Throughout his writings, Ruskin offered a message to his time. Unto this Last expresses his message very clearly and explicitly. In Para 275 of Ad Valorem, his message finds a poetical image. If we read the passage, we find it as the very basis of internationalism. If UNO one day achieves this objective, the earth will be converted into a heaven and we will become divine-beings. Likewise, Modern Painters taught the claim of all lower nature in the hearts of men of the rock and herb as a part of their necessary spirit life. The Stones of Venice taught the laws of constructive art and dependence of all human work of edifice, for its beauty on the happy life of the work-man.
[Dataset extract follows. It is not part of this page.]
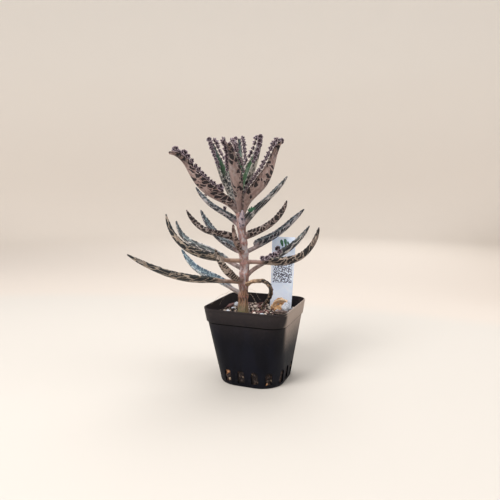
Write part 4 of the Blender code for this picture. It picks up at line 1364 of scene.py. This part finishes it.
def chip_points(template, rough, drift):
    """A block's points, tapered and torn into a splinter."""
    points = []
    for point in template:
        taper = 1 - 0.45 * abs(point.x)
        torn = 1 + rough * noise.noise(Vector((point.x * 0.8, point.y * 2.4, point.z * 2.4)) + drift)
        end = 1 + rough * 1.2 * noise.noise(Vector((drift.x, point.y * 3, point.z * 3)))
        points.append(Vector((point.x * end, point.y * taper * torn, point.z * taper * torn)))
    return points


def add_lump(body, template, rough, drift, middle, size, turn, make_points=lump_points, finish=0):
    """Puts a lump, or a chip, of a size in its place."""
    points = [middle + turn @ (point * size) for point in make_points(template[0], rough, drift)]
    body.add(points, template[1], finish=finish)


def fit_to_node(points, node):
    """Moves and scales points so that they fill the box of a solid."""
    low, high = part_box(node)
    least = [min(point[axis] for point in points) for axis in range(3)]
    most = [max(point[axis] for point in points) for axis in range(3)]
    fitted = []
    for point in points:
        spot = []
        for axis in range(3):
            reach = (high[axis] - low[axis]) * (point[axis] - least[axis]) / (most[axis] - least[axis])
            spot.append(low[axis] + reach)
        fitted.append(Vector(spot))
    return fitted


def make_loose_bits(skins, draw):
    """The larger pumice and bark on the mix, each in the place of its solid."""
    ball, faces = ball_template(4)
    for number in (1, 2, 3):
        node = "pumice_%d" % number
        drift = random_drift(draw)
        points = lump_points(ball, 0.32, drift)
        for point in points:
            point *= 1 + 0.07 * noise.noise(point * 7 + drift)
            point.z = max(point.z, -0.72)
        body = Body()
        body.add(fit_to_node(points, node), faces)
        add_piece("stone_" + node, body, [skins["pumice"]], [node])
    block, faces = block_template(7)
    for number, (turn, finish) in enumerate(BARK_CHIPS, 1):
        node = "bark_chip_%d" % number
        spin = spun(math.radians(turn))
        points = chip_points(block, 0.5, random_drift(draw))
        points = [spin @ Vector((point.x * 5, point.y * 2.4, point.z * 1.3)) for point in points]
        body = Body()
        body.add(fit_to_node(points, node), faces)
        add_piece("split_" + node, body, [skins[finish]], [node], GRAIN_CREASE)


def scatter_spot(draw):
    """A random place on the mix, clear of the stem and the pot's wall."""
    while True:
        x, y = draw.uniform(-SCATTER_HALF, SCATTER_HALF), draw.uniform(-SCATTER_HALF, SCATTER_HALF)
        clear_of_stem = math.hypot(x - STEM_FOOT[0], y - STEM_FOOT[1]) > STEM_CLEAR
        if clear_of_stem and math.hypot(x, y) < SCATTER_CORNER:
            return x, y


def make_grains(skins, draw):
    """Hundreds of small grains and splinters on top of the mix."""
    lump = (ball_template(2), lump_points, (0.7, 1.0), 1)
    chip = (block_template(2), chip_points, (0.3, 0.55), 0.5)
    for grain in GRAINS + CHIPS:
        template, make_points, narrow, thin = chip if grain in CHIPS else lump
        body = Body()
        for _ in range(grain.count):
            x, y = scatter_spot(draw)
            share = draw.random() ** 2
            radius = (grain.radius[0] + (grain.radius[1] - grain.radius[0]) * share) * MM
            drift = random_drift(draw)
            turn = spun(draw.uniform(0, math.tau))
            tilt = spun(draw.uniform(-0.5, 0.5), "X") @ spun(draw.uniform(-0.4, 0.4), "Y")
            flat = draw.uniform(*grain.flat)
            size = Vector((radius, radius * draw.uniform(*narrow), radius * flat * thin))
            middle = Vector((x, y, mix_height(x, y) + size.z * draw.uniform(0.1, 0.7)))
            add_lump(body, template, grain.rough, drift, middle, size, turn @ tilt, make_points)
        add_piece(grain.name, body, [skins[grain.finish]], crease=GRAIN_CREASE)


def make_fibres(skins, draw):
    """Strands of fibre and root that lie about on the mix."""
    body = Body()
    for _ in range(FIBRE_COUNT):
        x, y = scatter_spot(draw)
        angle = draw.uniform(0, math.tau)
        length = draw.uniform(3, 9) * MM
        arch = draw.uniform(0.2, 1.6) * MM
        path = []
        for step in range(FIBRE_STEPS + 1):
            t = step / FIBRE_STEPS
            bend = noise.noise_vector(Vector((x / MM, y / MM, t * 2.5))) * FIBRE_BEND * MM
            px = x + math.cos(angle) * length * (t - 0.5) + bend.x
            py = y + math.sin(angle) * length * (t - 0.5) + bend.y
            px = min(max(px, -SCATTER_HALF), SCATTER_HALF)
            py = min(max(py, -SCATTER_HALF), SCATTER_HALF)
            path.append(Vector((px, py, mix_height(px, py) + arch * math.sin(math.pi * t) + 0.15 * MM)))
        strand(body, path, draw.uniform(0.1, 0.22) * MM, 5, 0.6)
    add_piece("fibres", body, [skins["fibre"]])


def make_slot_contents(skins, draw):
    """Bark, roots and grit that show in the drain slots."""
    block, ball = block_template(3), ball_template(2)
    body = Body()
    for side, walk in [(side, walk) for side in range(4) for walk in SLOT_WALKS for _ in range(SLOT_BITS)]:
        height = draw.uniform(3.4, 11.0) * MM
        centre, turn, corner = wall_place(side, walk, height)
        depth = corner - draw.uniform(0.9, 1.4) * MM
        across = draw.uniform(-1.8, 1.8) * MM
        drift = random_drift(draw)
        middle = centre + turn @ Vector((across, -depth, 0)) + Vector((0, 0, height))
        spin = turn @ spun(draw.uniform(0, math.pi), "Y")
        kind = draw.random()
        if kind < 0.72:
            size = Vector((draw.uniform(0.8, 1.9), 0.45, draw.uniform(0.3, 0.7))) * MM
            finish = "orange bark" if kind < 0.2 else "crumb"
            add_lump(body, block, 0.5, drift, middle, size, spin, chip_points, SLOT_FINISHES.index(finish))
        else:
            size = Vector((0.8, 0.5, 0.7)) * MM * draw.uniform(0.5, 1.1)
            finish = "pumice" if kind > 0.93 else "crumb"
            add_lump(body, ball, 0.3, drift, middle, size, spin, finish=SLOT_FINISHES.index(finish))
    finishes = [skins[name] for name in SLOT_FINISHES]
    add_piece("slot_contents", body, finishes, crease=GRAIN_CREASE)


def make_label(skins):
    """The plain plastic strip, with softened edges."""
    half, foot = LABEL_WIDTH / 2, LABEL_FOOT_WIDTH / 2
    outline = [Vector((0, -LABEL_LENGTH)), Vector((foot, -LABEL_LENGTH + LABEL_POINT))]
    for mirror in (1, -1):
        for step in range(LABEL_CORNER_STEPS + 1):
            bend = 90 / LABEL_CORNER_STEPS * step
            angle = math.radians(bend if mirror > 0 else 90 - bend)
            x = half - LABEL_CORNER + LABEL_CORNER * math.cos(angle)
            outline.append(Vector((mirror * x, LABEL_CORNER * (math.sin(angle) - 1))))
    outline.append(Vector((-foot, -LABEL_LENGTH + LABEL_POINT)))
    centre = Vector((0, -LABEL_LENGTH / 2))
    turn = spun(CAMERA_TURN) @ spun(LABEL_LEAN, "Y")
    rings, places = [], []
    for along, inset in LABEL_EDGES:
        ring, row = [], []
        for spot in outline:
            drawn = spot + (centre - spot).normalized() * inset * MM
            ring.append(LABEL_TOP + turn @ Vector((drawn.x, along * LABEL_THICKNESS / 2, drawn.y)))
            row.append((drawn.x / MM, drawn.y / MM, 1 if along < 0 else 0))
        rings.append(ring)
        places.append(row)
    body = Body()
    body.loft(rings, places)
    add_piece("label_strip", body, [skins["label"]], ["plant_label"], GRAIN_CREASE)


def make_skins():
    """Every finish, by the name that the pieces ask for."""
    skins = {name: leaf_skin(name, skin) for name, skin in SKINS.items()}
    skins["plantlet"] = plantlet_skin()
    skins["sprig"] = sprig_skin()
    skins["stem"] = stem_skin()
    skins["pot"] = pot_skin()
    skins["mix"] = mix_skin()
    skins["label"] = label_skin()
    skins["pumice"] = stone_skin("pumice stone", (204, 210, 222), (234, 238, 246), (140, 142, 152), 0.7)
    skins["grit"] = stone_skin("beige grit", (178, 160, 146), (232, 218, 202), (96, 82, 76), 0.4)
    skins["cream grit"] = stone_skin("cream grit", (208, 192, 180), (242, 232, 222), (128, 112, 104), 0.5)
    skins["crumb"] = stone_skin("dark crumb", (40, 34, 34), (78, 66, 62), (22, 18, 20), 0.5)
    skins["red bark"] = bark_skin("red bark", (86, 52, 52), (130, 96, 92), (168, 146, 138))
    skins["brown bark"] = bark_skin("brown bark", (108, 90, 86), (158, 140, 132), (72, 54, 52))
    skins["orange bark"] = bark_skin("orange bark", (116, 72, 44), (206, 158, 120), (52, 34, 28))
    skins["dry"] = dry_skin("dry leaf skin", (212, 168, 122), (244, 220, 190), (164, 112, 66))
    skins["wilted"] = dry_skin("wilted leaf skin", (132, 106, 86), (190, 162, 134), (70, 52, 44), 13)
    skins["scrap"] = stone_skin("dry scraps", (206, 156, 104), (244, 216, 180), (150, 98, 58), 0.6)
    skins["root"] = thread_skin("pale root", (200, 184, 168), (150, 130, 116))
    skins["fibre"] = thread_skin("brown fibre", (112, 76, 66), (170, 136, 116))
    return skins


def make_camera():
    """The camera, at the photograph's angle."""
    lens = bpy.data.cameras.new("camera")
    lens.lens = CAMERA_LENS
    lens.sensor_width = 36
    camera = bpy.data.objects.new("camera", lens)
    bpy.context.scene.collection.objects.link(camera)
    turn = spun(CAMERA_TURN)
    swing, dip, roll = CAMERA_SIDEWAYS, CAMERA_DIP, CAMERA_ROLL
    ahead = Vector((math.sin(swing) * math.cos(dip), math.cos(swing) * math.cos(dip), -math.sin(dip)))
    right = Vector((math.cos(swing), -math.sin(swing), 0))
    over = right.cross(ahead)
    rolled_right = right * math.cos(roll) + over * math.sin(roll)
    rolled_over = over * math.cos(roll) - right * math.sin(roll)
    pose = Matrix((turn @ rolled_right, turn @ rolled_over, -(turn @ ahead))).transposed().to_4x4()
    pose.translation = turn @ Vector((0, -CAMERA_DISTANCE, CAMERA_HEIGHT))
    camera.matrix_world = pose
    bpy.context.scene.camera = camera


def make_stage():
    """A pale floor that curves up into a wall all round."""
    profile = [(0.002, 0), (0.3, 0), (FLOOR_RADIUS, 0)]
    for step in range(1, STAGE_BEND_STEPS + 1):
        angle = math.pi / 2 * step / STAGE_BEND_STEPS
        reach = FLOOR_RADIUS + FLOOR_BEND * math.sin(angle)
        profile.append((reach, FLOOR_BEND * (1 - math.cos(angle))))
    profile.append((FLOOR_RADIUS + FLOOR_BEND, WALL_TOP))
    points, faces = [], []
    for reach, height in profile:
        for k in range(STAGE_SIDES):
            angle = math.tau * k / STAGE_SIDES
            points.append(Vector((reach * math.cos(angle), reach * math.sin(angle), height)))
    for row in range(len(profile) - 1):
        for k in range(STAGE_SIDES):
            after = (k + 1) % STAGE_SIDES
            low, high = row * STAGE_SIDES, (row + 1) * STAGE_SIDES
            faces.append((low + k, low + after, high + after, high + k))
    faces.append(tuple(range(STAGE_SIDES)))
    mesh = bpy.data.meshes.new("studio_floor")
    mesh.from_pydata(points, [], faces)
    mesh.materials.append(stage_skin())
    mesh.shade_smooth()
    floor = bpy.data.objects.new("studio_floor", mesh)
    bpy.context.scene.collection.objects.link(floor)


def add_light(name, direction, distance, height, size, power, colour):
    """A soft square light that points at the plant. Direction is from the camera's line."""
    light = bpy.data.lights.new(name, "AREA")
    light.shape = "SQUARE"
    light.size = size
    light.energy = power
    light.color = colour
    lamp = bpy.data.objects.new(name, light)
    bpy.context.scene.collection.objects.link(lamp)
    angle = CAMERA_TURN + math.radians(direction)
    lamp.location = Vector((math.sin(angle) * distance, -math.cos(angle) * distance, height))
    lamp.rotation_euler = (LIGHT_AIM - lamp.location).to_track_quat("-Z", "Y").to_euler()


def make_lights():
    """Soft studio light: a key from the upper left, a fill from the right, and one overhead."""
    for light in LIGHTS:
        add_light(*light)
    world = bpy.data.worlds.new("studio air")
    world.use_nodes = True
    sky = world.node_tree.nodes["Background"]
    sky.inputs["Color"].default_value = SKY_COLOUR
    sky.inputs["Strength"].default_value = SKY_STRENGTH
    bpy.context.scene.world = world
    bpy.context.scene.view_settings.view_transform = "Standard"


def build():
    """Makes every piece in its place."""
    # The vector noise starts from the clock unless it has a seed
    noise.seed_set(SEED)
    draw = random.Random(SEED)
    make_camera()
    make_stage()
    make_lights()
    skins = make_skins()
    make_pot(skins)
    make_mix(skins)
    make_stem(skins)
    for seed, plan in enumerate(LEAVES, 1):
        make_leaf(plan, seed, skins, draw)
    make_wilted_leaf(skins)
    make_dry_leaf(skins)
    small_draw = random.Random(SEED + 1)
    make_dry_scraps(skins, small_draw)
    make_pebbles(skins, small_draw)
    make_aerial_roots(skins, draw)
    make_label(skins)
    make_loose_bits(skins, draw)
    make_grains(skins, draw)
    make_fibres(skins, draw)
    make_slot_contents(skins, draw)


build()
The Inaugural Oxford Lectures taught the necessity that it should be led and the gracious laws of beauty and labour recognised by the upper no less than the lower classes of England ; one lastly, Fors Clavigera has declared the relation of these to each other and the only possible conditions of peace and honour for low and high, for rich and poor, together in the holding of that first Estate, under the only Despot, God.
Compton-Rickett summarises Ruskin’s message as follow “No writer in Victorian times did more than Ruskin to draw attention to the terrible wastage going on in the social organism—under present economic conditions—and to stir the individual to more serious effect in the cause of human brotherhood, not in the spirit of condescending chastity, but in the saver and ampler spirit of common justice”.